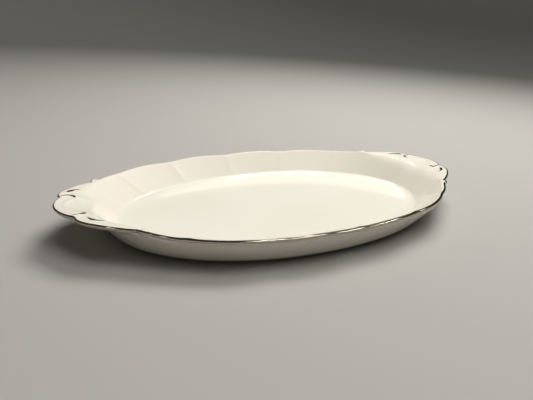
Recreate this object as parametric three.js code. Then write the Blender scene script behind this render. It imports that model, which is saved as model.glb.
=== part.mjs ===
// Oval porcelain serving platter with two tab handles, a scalloped rim, a foot ring and
// platinum decoration. Millimetres, +Z up, long axis along X, standing on z = 0.
import * as THREE from 'three';

// ---- Driving dimensions -------------------------------------------------------------

// Plan of the rim
const LENGTH = 360; // over the tips of the two tab handles
const MIDDLE_WIDTH = 201; // across the two dips in the middle of the long sides
const DIP_OVAL_SHORTFALL = 18.3; // from a tab's tip back to the end of the oval through the dips
const OVAL_POWER = 2.1; // superellipse power of every oval of the well
const LARGE_SCALLOP_BULGE = 3.4; // of the four scallops next to the middle dips
const SECOND_SCALLOP_BULGE = 4.4; // of the next four
const SMALL_SCALLOP_BULGE = 1.6; // of the four next to the tabs
const FIRST_DIP_SHARE = 0.45; // where the dips divide the rim between the middle and the curl
const SECOND_DIP_SHARE = 0.84;

// Tab handles, measured back from the tip and out from the long axis
const CURL_FROM_TIP = 41; // the small curl where the tab leaves the oval
const CURL_LENGTH = 7.4;
const CURL_BULGE = 2.4;
const CURL_RISE = 1.2; // of the curl over the rim beside it
const NOTCH_FROM_TIP = 8.6;
const NOTCH_HALF_SPACING = 20.4;
const SIDE_LOBE_CORNER = [1.3, 2.6]; // from the notch to the side lobe's corner beside it
const SIDE_LOBE_SHOULDER = [-6.6, 15.4]; // from the notch to where the side lobe turns most
const SIDE_LOBE_END_BULGE = 1.5; // of the side lobe from its corner to its shoulder
const SIDE_LOBE_LONG_BULGE = 1.3; // from its shoulder to the curl
const TAB_WIDTH_ON_AXIS = 25; // flat of the tab, from the mouth of the well to the tip
const TAB_SLOPE = 0.12; // rise of the tab towards its edge
const MOUTH_BLEND = 4; // how softly the mouth's oval runs into the lip's inner edge

// Heights above the surface that the platter stands on
const SIDE_RIM_HEIGHT = 23.4; // at the dips
const SCALLOP_RISE = 1.2; // of the middle of a scallop over its dips
const TAB_RISE = 5.8; // of the tips over the side rim
const RISE_LENGTH = 90; // stretch of rim in which the tab rises
const FLOOR_HEIGHT = 5.6; // top of the well's floor
const COVE_HEIGHT = 2.6; // of the rounding between floor and wall
const FOOT_HEIGHT = 1.8;

// Well and underside, as insets from the oval through the dips
const WALL_FOOT_INSET = [25.2, 19.5]; // inner wall, where the cove starts
const COVE_WIDTH = 15;
const SHOULDER_INSET = [19.4, 11]; // widest place low on the outer wall
const SHOULDER_HEIGHT = 3.7;
const SHOULDER_REACH = 4.2; // from the shoulder in to the flat underside

// Lip and platinum line
const LIP_WIDTH = 3.4;
const LIP_THICKNESS = 3.1;
const LINE_THICKNESS = 0.35;
const LINE_GAP = 0.3;
const LINE_PROFILE = [[-2.6, 0], [-1.3, -0.05], [-0.35, -0.5], [0, -1.35], [-0.35, -2.2]];

// Foot ring
const FOOT_INSET = 7.6; // from the shoulder in to the ring
const FOOT_WIDTH = 3.6;
const FOOT_BEVEL = 0.7;
const FOOT_SEGMENTS = 72;

// Platinum strokes: path points measured from the notch, outwards along X and Y, and widths
const STROKE_HEIGHT = 0.5;
const STROKE_GAP = 0.3;
const STROKE_TOP_SHARE = 0.56; // width of a stroke's flat top as a share of its foot's
const STROKE_STEPS = 10;
const HOOK_STROKE = {
  path: [[-3.6, -0.6], [-6.4, -0.2], [-8.5, -2.4], [-8, -5.6]],
  widths: [0.9, 1.7, 2.5, 0.9],
};
const OUTER_STROKE = {
  path: [[-5.6, 4.6], [-7.6, 7.8], [-11, 10.8], [-16.6, 12.4]],
  widths: [1.1, 2.3, 1.5, 0.6],
};

// How finely each stretch of a quarter of the rim is divided
const RIM_STEPS = {
  endLobe: 5, lobeEnd: 3, lobeLong: 4, curl: 4, small: 4, second: 7, large: 8,
};
const COVE_STEPS = 4;

// ---- Finishes -----------------------------------------------------------------------

const GLAZE = { color: 0xf2eee2, roughness: 0.12, metalness: 0 };
const BARE_CHINA = { color: 0xe9e3d6, roughness: 0.7, metalness: 0 };
const PLATINUM = { color: 0xc9c6bf, roughness: 0.15, metalness: 1 };

// ---- Plan: arcs and ovals -----------------------------------------------------------

const halfLength = LENGTH / 2;
const dipOval = { a: halfLength - DIP_OVAL_SHORTFALL, b: MIDDLE_WIDTH / 2 };

const insetOval = (oval, [end, side]) => ({ a: oval.a - end, b: oval.b - side });
const insetEvenly = (oval, distance) => insetOval(oval, [distance, distance]);

// Height of an oval over the long axis at a given x.
function ovalY({ a, b }, x) {
  return b * (1 - (x / a) ** OVAL_POWER) ** (1 / OVAL_POWER);
}

// Distance from the centre to an oval in the direction of a unit vector.
function ovalRadius({ a, b }, [dx, dy]) {
  const power = (Math.abs(dx) / a) ** OVAL_POWER + (Math.abs(dy) / b) ** OVAL_POWER;
  return power ** (-1 / OVAL_POWER);
}

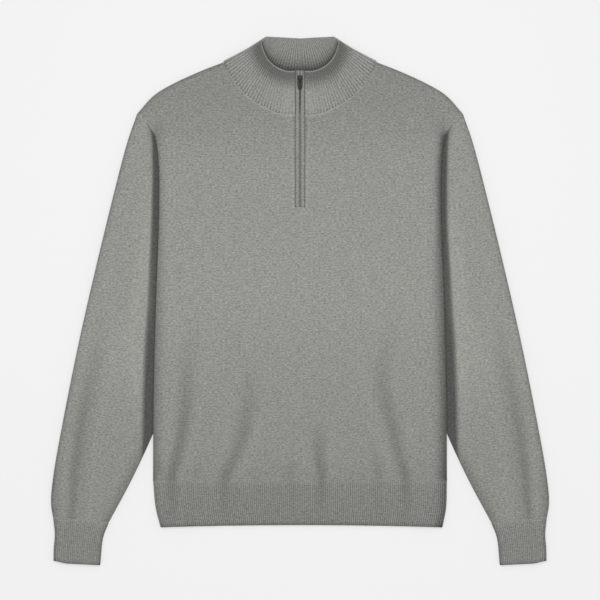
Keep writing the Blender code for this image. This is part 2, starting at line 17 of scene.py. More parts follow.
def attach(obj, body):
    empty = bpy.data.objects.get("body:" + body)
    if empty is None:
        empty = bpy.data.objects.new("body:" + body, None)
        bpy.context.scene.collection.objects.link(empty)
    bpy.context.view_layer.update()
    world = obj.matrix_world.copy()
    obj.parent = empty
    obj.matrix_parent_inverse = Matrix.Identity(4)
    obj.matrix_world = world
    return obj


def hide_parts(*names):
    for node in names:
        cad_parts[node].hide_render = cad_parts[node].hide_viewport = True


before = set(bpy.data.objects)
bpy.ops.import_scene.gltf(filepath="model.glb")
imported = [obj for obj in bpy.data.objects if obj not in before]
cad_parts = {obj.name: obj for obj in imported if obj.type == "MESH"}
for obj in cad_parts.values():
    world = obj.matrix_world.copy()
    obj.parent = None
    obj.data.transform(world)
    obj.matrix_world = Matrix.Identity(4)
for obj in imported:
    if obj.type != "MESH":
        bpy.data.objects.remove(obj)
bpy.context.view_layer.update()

MM = 0.001

# ---------------------------------------------------------------- measurements

KNIT_WALL = 1.8
RIB_WALL = 2.2
COLLAR_WALL = 3.0
WELT_WALL = 1.5
TAPE_WALL = 0.6
SEAM_GAP = 0.3
RIM_ROWS = 5                # rows of a cloth's rounded lower edge
ROWS_DOWN = 0.9             # power that draws the ribs' rows a little closer at the edge

FRONT_TOP = 5.8
SIDE_TOP = 7.2
SLEEVE_TUCKED = 4.0
SLEEVE_FREE = 7.5
SLEEVE_SET_IN = 5.8
CUFF_TOP = 6.6
BODY_LIFT = 4.4

HEM_HALF = 220.5
HEM_SEAM_Y = -271.0
HEM_BOTTOM_Y = -337.8
HEM_CORNER_DROP = 3.4
HEM_SPREAD = 4.5            # how much further the hem's right end reaches at its lower edge
PLACKET_BOTTOM_Y = 139.5
SLOT_HALF = 7.3
WELT_OUTER = 6.95
TAPE_INNER = 1.6
TEETH_CLOSED_Y = 329        # above this the slider holds the teeth apart
TEETH_TOP_Y = 333
TOOTH_PITCH = 1.9
TOOTH_SIZE = (1.9, 0.95, 1.1)

SHOULDER = ((114, 357), (152, 342), (191, 324), (220, 306), (244.5, 279))
SLIT_TOP = (225, 260)
ARMHOLE = ((244.5, 279), (234.8, 269.5), SLIT_TOP, (216.5, 244), (209.5, 228), (190, 160),
           (150, 85), (125, 45))
BODY_SIDE = ((HEM_HALF, HEM_SEAM_Y), (219.5, -137), (216, 0), (212, 110), (211.5, 190), (216, 240),
             SLIT_TOP)
HEM_SIDE = ((HEM_HALF, HEM_SEAM_Y), (217, -310), (209.5, -340.5))
SLEEVE_OUTER = ((244.5, 279), (264, 219), (300, 75), (333, -69), (361.5, -213), (371.5, -275),
                (373.5, -305), (370.5, -326))
SLEEVE_INNER = ((125, 45), (180, -105), (221, -202), (252, -268.5), (287, -334))
CUFF_OUTER = ((370.4, -326.4), (368, -350), (369.5, -372), (370, -391.5))
CUFF_INNER = ((286.9, -334.4), (295.5, -358), (299.5, -395))
NECK_FRONT = ((SLOT_HALF, 277.2), (37, 282), (81, 307.5), (108.5, 343.5), (114, 357))
NECK_BACK = ((0, 330), (60, 337), (114, 357))

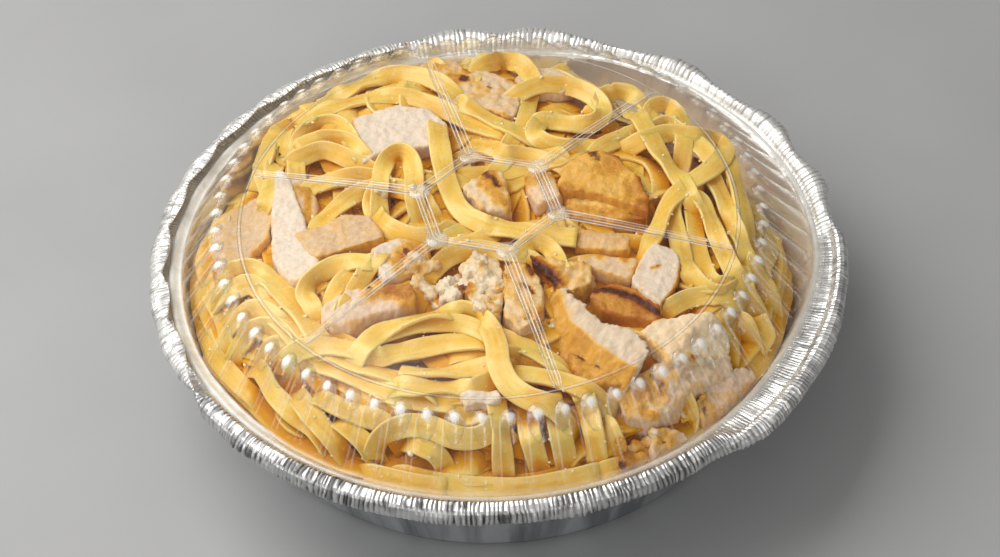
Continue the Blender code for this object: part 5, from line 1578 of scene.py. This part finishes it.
def line_distance(path, pts):
    """Distance to a stroke, which weighs height less than plan distance."""
    w = np.array((1.0, 1.0, 0.7))
    best = np.full(len(pts), 1e9)
    path = np.array(path) * w
    q = pts * w
    for a, b in zip(path[:-1], path[1:]):
        d = b - a
        t = np.clip(((q - a) @ d) / max(d @ d, 1e-9), 0.0, 1.0)
        best = np.minimum(best, np.linalg.norm(q - a - t[:, None] * d, axis=1))
    return best


def build_meat(name, piece, mat, voxel=0.66):
    number = sum(ord(c) * (k + 7) for k, c in enumerate(name))
    rnd = random.Random(number)
    top = ragged(corner_cut(piece["top"]), 1.1, 0.12 + 0.55 * piece["shred"], number)
    c = np.array(piece["top"]).mean(0)
    sx, sy = piece["slope"]
    down = np.array(piece["down"], float)
    z0 = piece["z"]
    area2 = sum(top[k][0] * top[(k + 1) % len(top)][1] - top[(k + 1) % len(top)][0] * top[k][1] for k in range(len(top)))
    if area2 < 0:
        top = top[::-1]

    def plane(xy):
        return z0 + sx * (xy[:, 0] - c[0]) + sy * (xy[:, 1] - c[1])

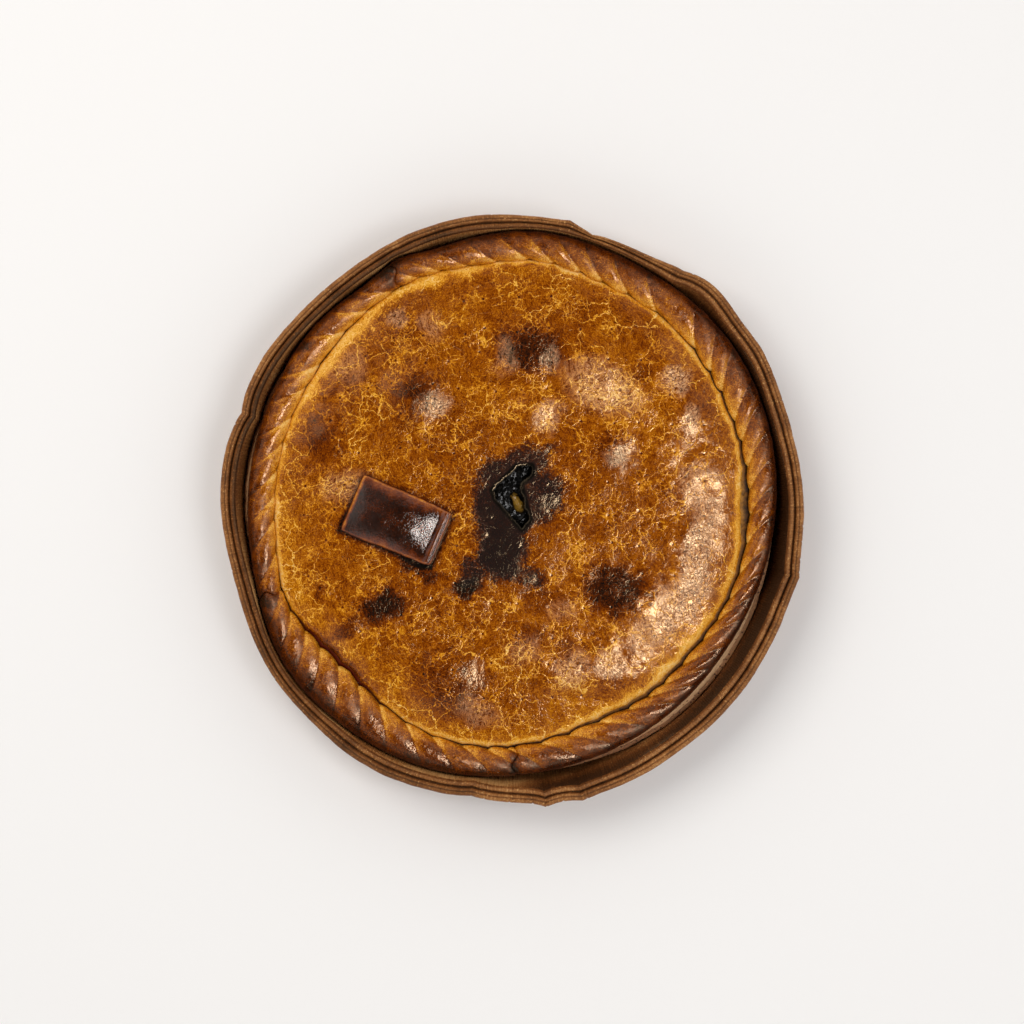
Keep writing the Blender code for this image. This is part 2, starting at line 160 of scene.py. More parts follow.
# Places where the glaze is crazed into wrinkled plates and painted pale: a painted highlight.
CRAZE_AND_SHEEN_SPOTS = (
    (91, 69, 9, 8, -20, 0.9),
    (99, 49, 6, 7, 0, 0.8),
    (113, 17, 6, 4, 0, 0.5),
    (104, -22, 28, 9, 78, 0.6),
    (101, 12, 12, 9, 90, 0.5),
    (96, -50, 17, 11, 50, 0.7),
    (80, -68, 15, 10, 35, 0.6),
    (50, 66, 24, 14, -25, 0.55),
    (-43, 56, 9, 7, 0, 0.8),
    (-44, 99, 10, 7, -30, 0.4),
    (-64, 104, 6, 4, 0, 0.6),
    (20, 50, 11, 7, 60, 0.55),
    (-20, -113, 14, 9, -25, 0.35),
    (33, -92, 11, 9, 60, 0.7),
    (54, -88, 8, 9, 0, 0.6),
    (7, -80, 11, 9, 0, 0.25),
    (-4, 82, 7, 10, 0, 0.4),
    (22, 80, 6, 7, 0, 0.4),
    (57, 27, 7, 5, 0, 0.35),
    (27, -58, 9, 7, 0, 0.25),
    (-91, 77, 11, 9, 40, 0.3),
    (-92, 11, 13, 10, 0, 0.35),
)
CHAR_SPOTS = (
    (-6, -24, 20, 16, 100, 1.0),
    (-6, -4, 25, 17, 75, 1.0),
    (-22, -37, 12, 8, 50, 0.7),
    (-6, 14, 20, 14, 40, 0.9),
    (17, 6, 19, 16, 70, 0.78),
    (8, 25, 19, 11, 15, 0.75),
    (5, -38, 16, 8, -10, 0.6),
    (0, -1, 44, 36, 70, 0.30),
)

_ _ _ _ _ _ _

▶ _WRITTEN TASK_: Output exactly the lines of the material above from the one containing "17 of scene.py. More parts follow." up to and including the one containing "TOOTH_SIZE = (1.9, 0.95, 1.1)".

▶ _WORKED ANSWER_:
Keep writing the Blender code for this image. This is part 2, starting at line 17 of scene.py. More parts follow.
def attach(obj, body):
    empty = bpy.data.objects.get("body:" + body)
    if empty is None:
        empty = bpy.data.objects.new("body:" + body, None)
        bpy.context.scene.collection.objects.link(empty)
    bpy.context.view_layer.update()
    world = obj.matrix_world.copy()
    obj.parent = empty
    obj.matrix_parent_inverse = Matrix.Identity(4)
    obj.matrix_world = world
    return obj


def hide_parts(*names):
    for node in names:
        cad_parts[node].hide_render = cad_parts[node].hide_viewport = True


before = set(bpy.data.objects)
bpy.ops.import_scene.gltf(filepath="model.glb")
imported = [obj for obj in bpy.data.objects if obj not in before]
cad_parts = {obj.name: obj for obj in imported if obj.type == "MESH"}
for obj in cad_parts.values():
    world = obj.matrix_world.copy()
    obj.parent = None
    obj.data.transform(world)
    obj.matrix_world = Matrix.Identity(4)
for obj in imported:
    if obj.type != "MESH":
        bpy.data.objects.remove(obj)
bpy.context.view_layer.update()

MM = 0.001

# ---------------------------------------------------------------- measurements

KNIT_WALL = 1.8
RIB_WALL = 2.2
COLLAR_WALL = 3.0
WELT_WALL = 1.5
TAPE_WALL = 0.6
SEAM_GAP = 0.3
RIM_ROWS = 5                # rows of a cloth's rounded lower edge
ROWS_DOWN = 0.9             # power that draws the ribs' rows a little closer at the edge

FRONT_TOP = 5.8
SIDE_TOP = 7.2
SLEEVE_TUCKED = 4.0
SLEEVE_FREE = 7.5
SLEEVE_SET_IN = 5.8
CUFF_TOP = 6.6
BODY_LIFT = 4.4

HEM_HALF = 220.5
HEM_SEAM_Y = -271.0
HEM_BOTTOM_Y = -337.8
HEM_CORNER_DROP = 3.4
HEM_SPREAD = 4.5            # how much further the hem's right end reaches at its lower edge
PLACKET_BOTTOM_Y = 139.5
SLOT_HALF = 7.3
WELT_OUTER = 6.95
TAPE_INNER = 1.6
TEETH_CLOSED_Y = 329        # above this the slider holds the teeth apart
TEETH_TOP_Y = 333
TOOTH_PITCH = 1.9
TOOTH_SIZE = (1.9, 0.95, 1.1)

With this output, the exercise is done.